Useless birdhouse based on the Japanese art of Chindogu
- Jelani Thompson
- Julianne Uptegrove
- Elson Lee
The goal of this project was to build a useless and/or silly machine that explores the Japanese art of Chindogu famously created by Kenji Kawakami. For this project, our group chose to create a useless birdhouse. The end goal was to be able to detect vibrations of a bird landing on the peg of the birdhouse, and subsequently suck the peg in (or shoot it out) and close its door.
I’d say we accomplished our goal, however, it could’ve been done more elegantly as we’ll soon explore.

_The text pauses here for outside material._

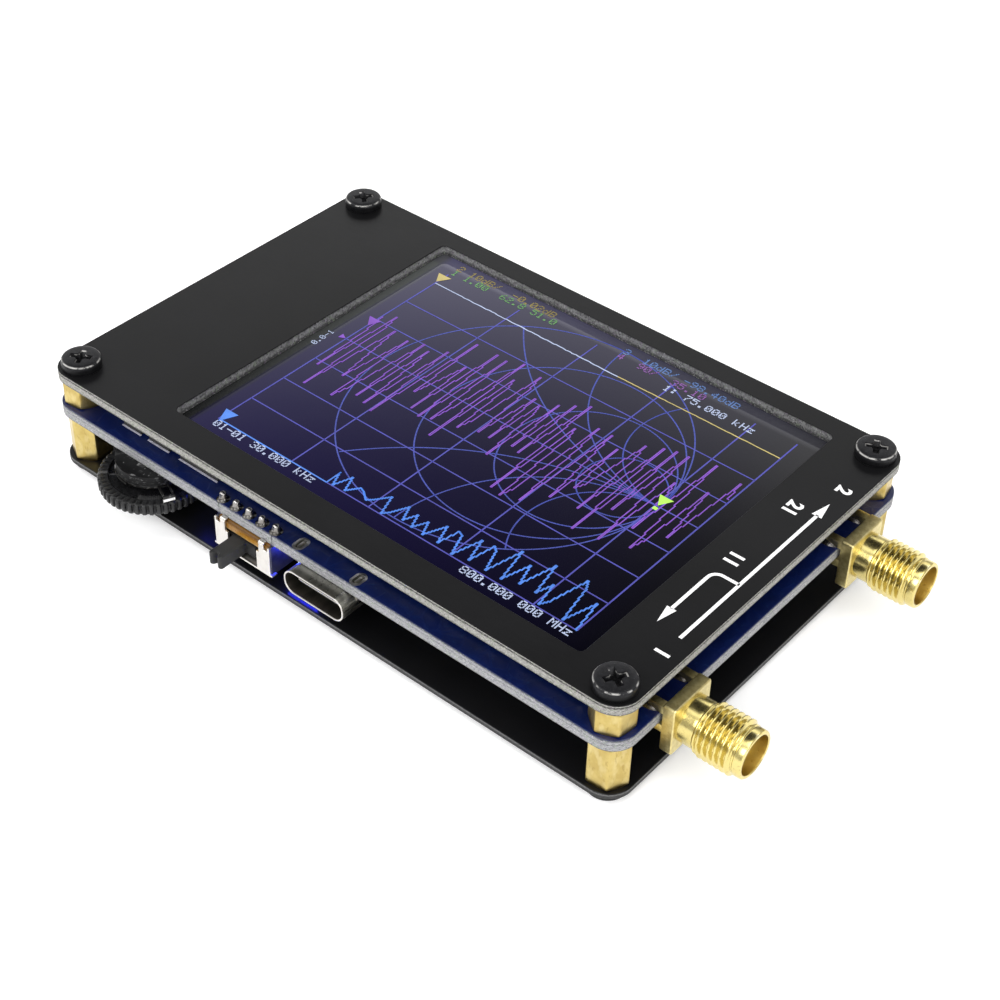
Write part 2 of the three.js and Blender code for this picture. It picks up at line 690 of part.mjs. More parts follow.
function usbTongue() {
  const back = USB_DEPTH - USB_WALL;
  const body = raised(usbShape(USB_WALL + SEAT_GAP), back - TONGUE_BLOCK, back, SHEET_ARC_STEPS);
  const blade = raised(
    roundedShape(TONGUE_WIDTH, back - TONGUE_RECESS, TONGUE_CORNER),
    -TONGUE_THICK / 2,
    TONGUE_THICK / 2,
    SHEET_ARC_STEPS,
  ).translate([0, (back + TONGUE_RECESS) / 2, 0]);
  const laid = body.rotate([-90, 0, 0]).add(blade);
  return laid.translate([USB_X, USB_FRONT, USB_BOTTOM + USB_HEIGHT / 2]);
}

// Slide switch: folded frame, laminate base, three terminals and the slider
function switchFrame() {
  const half = SWITCH_WIDTH / 2;
  const front = SWITCH_FRONT;
  const back = SWITCH_FRONT + SWITCH_DEPTH;
  const sheet = SWITCH_SHEET;
  const top = MAIN_BOTTOM - RUN_GAP;
  const shoulder = MAIN_BOTTOM - SWITCH_SHOULDER;
  const plateTop = MAIN_BOTTOM - SWITCH_BASE_THICK;
  const parts = [
    block([-half, front, SWITCH_BOTTOM], [half, front + sheet, plateTop]),
    block([-half, front, SWITCH_BOTTOM], [half, back, SWITCH_BOTTOM + sheet]),
  ];
  for (const side of [-1, 1]) {
    const outer = side * half;
    const inner = side * (half - sheet);
    const low = Math.min(outer, inner);
    const high = Math.max(outer, inner);
    parts.push(block([low, front, SWITCH_BOTTOM], [high, back, top]));
    const leg = SWITCH_LEG / 2;
    parts.push(block([low, PIN_Y - leg, SWITCH_BOTTOM], [high, PIN_Y + leg, PIN_TOP]));
    const tabLeft = side * SWITCH_TAB_SPREAD - SWITCH_TAB_WIDTH / 2;
    const tabRight = side * SWITCH_TAB_SPREAD + SWITCH_TAB_WIDTH / 2;
    const foot = side < 0 ? tabRight : tabLeft;
    const [left, right] = [Math.min(outer, foot), Math.max(outer, foot)];
    parts.push(block([left, front, SWITCH_BOTTOM], [right, front + sheet, shoulder]));
    parts.push(block([tabLeft, front, SWITCH_BOTTOM], [tabRight, front + sheet, MAIN_BOTTOM + sheet]));
    const fold = -HALF_WIDTH - SWITCH_TAB_EDGE_GAP;
    parts.push(block([tabLeft, front, MAIN_BOTTOM], [tabRight, fold, MAIN_BOTTOM + sheet]));
  }
  const reach = KNOB_WIDTH / 2 + KNOB_TRAVEL / 2 + SEAT_GAP;
  const rise = KNOB_HEIGHT / 2 + SEAT_GAP;
  const slot = block(
    [-reach, front - CUT_OVERRUN, SWITCH_BOTTOM + KNOB_RISE - rise],
    [reach, front + sheet + SEAT_GAP, SWITCH_BOTTOM + KNOB_RISE + rise],
  );
  return together(parts).subtract(slot).translate([SWITCH_X, 0, 0]);
}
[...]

Initially, we had planned to include multiple levels to our birdhouse to help conceal the arduino/wiring. Unfortunately, due to some errors with measuring the wood thickness, this wasn’t quite possible. However, we were able to salvage some of the middle section’s parts to create our door.
Drawing out our measurements
Preparing to make our cuts
Middle piece that eventually ended up being scrapped
Unfortunately, a day before we had to show this project to the class, I (Jelani) mistakenly snapped the Piezo Element which was used to detect vibrations. Because of this, I had to modify the code to run automatically, but prior to this mishap the code was performing as intended with the vibration sensing. We made use of the Arduino Knock Tutorial to accomplish this.